◆ REQUEST: All lines from the one with "to height top." through the one with "if obj.type not", and only those, are to be reproduced exactly, both ends included.

____

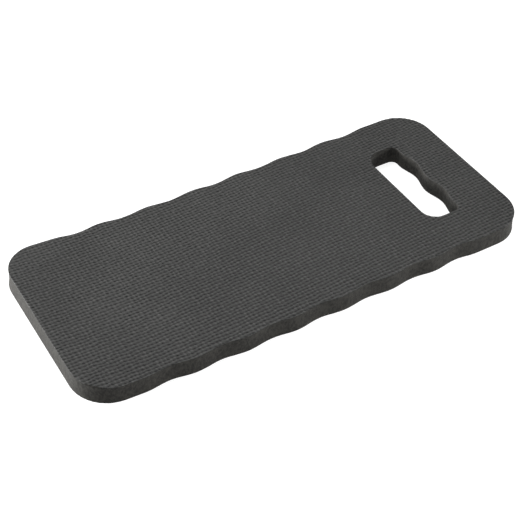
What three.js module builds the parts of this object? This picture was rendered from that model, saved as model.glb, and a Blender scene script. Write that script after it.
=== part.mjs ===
// Foam kneeling pad: a flat, die-cut slab of closed-cell foam. Both long sides are scalloped, the
// corners are round, and a hand slot with a finger-waved grip goes right through near one end.
//
// Units are millimetres. +X runs along the pad towards the hand slot, +Y across its width, and +Z
// up from the face that rests on the ground. The origin is the middle of that resting face.

import * as THREE from 'three';

// Slab
const PAD_LENGTH = 450;
const PAD_WIDTH = 195;
const PAD_THICKNESS = 18;
const SKIN_THICKNESS = 1.5; // dense embossed layer on each face of the cellular core
const CORNER_RADIUS = 34;

// Shallow hollows along each long side
const SCALLOP_COUNT = 7;
const SCALLOP_PITCH = 48.6;
const SCALLOP_DEPTH = 2.6;
const SCALLOP_MIDDLE = -2.5; // X of the middle of the scalloped stretch

// Hand slot: straight on the side of the knees, waved on the side that the fingers curl round
const SLOT_LENGTH = 109;
const SLOT_STRAIGHT_X = 143.5;
const SLOT_STRAIGHT_CORNER_RADIUS = 15;
const GRIP_MIDDLE_X = 180; // mean line of the finger wave
const GRIP_WAVE_DEPTH = 4;
const GRIP_WAVE_PITCH = 44;
const GRIP_CORNER_RADIUS = 6.5;

// Fineness of the faceted outlines
const POINTS_PER_WAVE = 12;
const ARC_SEGMENTS = 10;

// Distance of a long side from the centre line, at a place along the pad.
function sideDistance(x) {
  const start = SCALLOP_MIDDLE - (SCALLOP_COUNT * SCALLOP_PITCH) / 2;
  const phase = (2 * Math.PI * (x - start)) / SCALLOP_PITCH;
  return PAD_WIDTH / 2 - (SCALLOP_DEPTH / 2) * (1 - Math.cos(phase));
}

// X of the grip side of the slot. The foam bulges into the slot at y = 0 and one pitch either side.
function gripX(y) {
  const phase = (2 * Math.PI * y) / GRIP_WAVE_PITCH;
  return GRIP_MIDDLE_X - (GRIP_WAVE_DEPTH / 2) * Math.cos(phase);
}

// Adds one scalloped long side to the outline. side is 1 at +Y and -1 at -Y, and the side runs
// towards +X when direction is 1.
function addScallops(shape, side, direction) {
  const steps = SCALLOP_COUNT * POINTS_PER_WAVE;
  for (let i = 0; i <= steps; i++) {
    const x = SCALLOP_MIDDLE + direction * SCALLOP_PITCH * (i / POINTS_PER_WAVE - SCALLOP_COUNT / 2);
    shape.lineTo(x, side * sideDistance(x));
  }
}

// The finger wave, from +Y to -Y between the two grip corners.
function addGripWave(path) {
  const reach = SLOT_LENGTH / 2 - GRIP_CORNER_RADIUS;
  const steps = Math.round((2 * reach * POINTS_PER_WAVE) / GRIP_WAVE_PITCH);
  for (let i = 0; i <= steps; i++) {
    const y = reach * (1 - (2 * i) / steps);
    path.lineTo(gripX(y), y);
  }
}

// The slot's outline, clockwise from the middle of its straight side.
function slotPath() {
  const halfLength = SLOT_LENGTH / 2;
  const wide = SLOT_STRAIGHT_CORNER_RADIUS;
  const tight = GRIP_CORNER_RADIUS;
  const wideX = SLOT_STRAIGHT_X + wide;
  const tightX = gripX(halfLength - tight) - tight;
  const path = new THREE.Path();
  path.moveTo(SLOT_STRAIGHT_X, 0);
  path.absarc(wideX, halfLength - wide, wide, Math.PI, Math.PI / 2, true);
  path.absarc(tightX, halfLength - tight, tight, Math.PI / 2, 0, true);
  addGripWave(path);
  path.absarc(tightX, tight - halfLength, tight, 0, -Math.PI / 2, true);
  path.absarc(wideX, wide - halfLength, wide, -Math.PI / 2, -Math.PI, true);
  path.closePath();
  return path;
}

// The pad's plan: a round-cornered oblong with scalloped long sides, anticlockwise, and the slot.
function padShape() {
  const cornerX = PAD_LENGTH / 2 - CORNER_RADIUS;
  const cornerY = PAD_WIDTH / 2 - CORNER_RADIUS;
  const shape = new THREE.Shape();
  shape.moveTo(PAD_LENGTH / 2, -cornerY);
  shape.absarc(cornerX, cornerY, CORNER_RADIUS, 0, Math.PI / 2, false);
  addScallops(shape, 1, -1);
  shape.absarc(-cornerX, cornerY, CORNER_RADIUS, Math.PI / 2, Math.PI, false);
  shape.absarc(-cornerX, -cornerY, CORNER_RADIUS, Math.PI, 1.5 * Math.PI, false);
  addScallops(shape, -1, 1);
  shape.absarc(cornerX, -cornerY, CORNER_RADIUS, 1.5 * Math.PI, 2 * Math.PI, false);
  shape.closePath();
  shape.holes.push(slotPath());
  return shape;
}

// One layer of the slab, from height bottom to height top.
function layer(name, bottom, top, material) {
  const geometry = new THREE.ExtrudeGeometry(padShape(), {
    depth: top - bottom,
    bevelEnabled: false,
    curveSegments: ARC_SEGMENTS / 2,
  });
  const mesh = new THREE.Mesh(geometry, material);
  mesh.name = name;
  mesh.position.z = bottom;
  return mesh;
}

function foam(color, roughness) {
  return new THREE.MeshStandardMaterial({ color, roughness, metalness: 0 });
}

const coreBottom = SKIN_THICKNESS;
const coreTop = PAD_THICKNESS - SKIN_THICKNESS;

const pad = new THREE.Group();
pad.add(layer('bottom_skin', 0, coreBottom, foam(0x454543, 0.8)));
pad.add(layer('foam_core', coreBottom, coreTop, foam(0x3c3b38, 0.9)));
pad.add(layer('top_skin', coreTop, PAD_THICKNESS, foam(0x4b4b48, 0.8)));

export default pad;
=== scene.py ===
"""A charcoal foam kneeling pad: embossed skins on a die-cut cellular core.

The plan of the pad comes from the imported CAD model. This script gives it what the plain CAD layers
leave out: the embossed dimples, the soft cut edges, the slightly hollow cut sides, the foam's
cells and its gentle curl. Lengths named here are in millimetres, and Blender gets metres.
"""

import math

import bpy
import numpy as np
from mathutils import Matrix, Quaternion, Vector, noise
from mathutils.geometry import delaunay_2d_cdt


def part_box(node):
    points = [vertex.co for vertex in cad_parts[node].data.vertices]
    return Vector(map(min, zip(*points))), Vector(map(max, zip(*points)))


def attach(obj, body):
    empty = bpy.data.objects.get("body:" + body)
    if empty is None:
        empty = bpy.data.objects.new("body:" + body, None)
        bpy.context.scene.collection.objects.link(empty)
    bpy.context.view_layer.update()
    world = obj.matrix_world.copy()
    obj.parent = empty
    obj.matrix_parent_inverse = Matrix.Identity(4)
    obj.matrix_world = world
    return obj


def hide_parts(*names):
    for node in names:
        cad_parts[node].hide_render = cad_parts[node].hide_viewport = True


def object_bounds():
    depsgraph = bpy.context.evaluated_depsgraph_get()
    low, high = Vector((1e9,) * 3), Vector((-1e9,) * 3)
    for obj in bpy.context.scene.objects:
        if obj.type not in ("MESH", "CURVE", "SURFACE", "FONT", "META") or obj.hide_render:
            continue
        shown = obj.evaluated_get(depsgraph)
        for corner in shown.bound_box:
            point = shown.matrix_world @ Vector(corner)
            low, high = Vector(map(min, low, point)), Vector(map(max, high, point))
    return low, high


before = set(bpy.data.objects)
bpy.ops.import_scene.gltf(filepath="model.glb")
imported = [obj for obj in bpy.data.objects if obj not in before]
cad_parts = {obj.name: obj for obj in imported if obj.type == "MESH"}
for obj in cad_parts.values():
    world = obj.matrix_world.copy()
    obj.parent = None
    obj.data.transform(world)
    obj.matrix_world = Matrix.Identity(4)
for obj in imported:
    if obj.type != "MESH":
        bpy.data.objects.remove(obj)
cad_low, cad_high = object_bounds()

MM = 0.001
RANDOM_SEED = 7
noise.seed_set(RANDOM_SEED)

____

◆ ANSWER BELOW:
// One layer of the slab, from height bottom to height top.
function layer(name, bottom, top, material) {
  const geometry = new THREE.ExtrudeGeometry(padShape(), {
    depth: top - bottom,
    bevelEnabled: false,
    curveSegments: ARC_SEGMENTS / 2,
  });
  const mesh = new THREE.Mesh(geometry, material);
  mesh.name = name;
  mesh.position.z = bottom;
  return mesh;
}

function foam(color, roughness) {
  return new THREE.MeshStandardMaterial({ color, roughness, metalness: 0 });
}

const coreBottom = SKIN_THICKNESS;
const coreTop = PAD_THICKNESS - SKIN_THICKNESS;

const pad = new THREE.Group();
pad.add(layer('bottom_skin', 0, coreBottom, foam(0x454543, 0.8)));
pad.add(layer('foam_core', coreBottom, coreTop, foam(0x3c3b38, 0.9)));
pad.add(layer('top_skin', coreTop, PAD_THICKNESS, foam(0x4b4b48, 0.8)));

export default pad;
=== scene.py ===
"""A charcoal foam kneeling pad: embossed skins on a die-cut cellular core.

The plan of the pad comes from the imported CAD model. This script gives it what the plain CAD layers
leave out: the embossed dimples, the soft cut edges, the slightly hollow cut sides, the foam's
cells and its gentle curl. Lengths named here are in millimetres, and Blender gets metres.
"""

import math

import bpy
import numpy as np
from mathutils import Matrix, Quaternion, Vector, noise
from mathutils.geometry import delaunay_2d_cdt


def part_box(node):
    points = [vertex.co for vertex in cad_parts[node].data.vertices]
    return Vector(map(min, zip(*points))), Vector(map(max, zip(*points)))


def attach(obj, body):
    empty = bpy.data.objects.get("body:" + body)
    if empty is None:
        empty = bpy.data.objects.new("body:" + body, None)
        bpy.context.scene.collection.objects.link(empty)
    bpy.context.view_layer.update()
    world = obj.matrix_world.copy()
    obj.parent = empty
    obj.matrix_parent_inverse = Matrix.Identity(4)
    obj.matrix_world = world
    return obj


def hide_parts(*names):
    for node in names:
        cad_parts[node].hide_render = cad_parts[node].hide_viewport = True


def object_bounds():
    depsgraph = bpy.context.evaluated_depsgraph_get()
    low, high = Vector((1e9,) * 3), Vector((-1e9,) * 3)
    for obj in bpy.context.scene.objects:
        if obj.type not in ("MESH", "CURVE", "SURFACE", "FONT", "META") or obj.hide_render:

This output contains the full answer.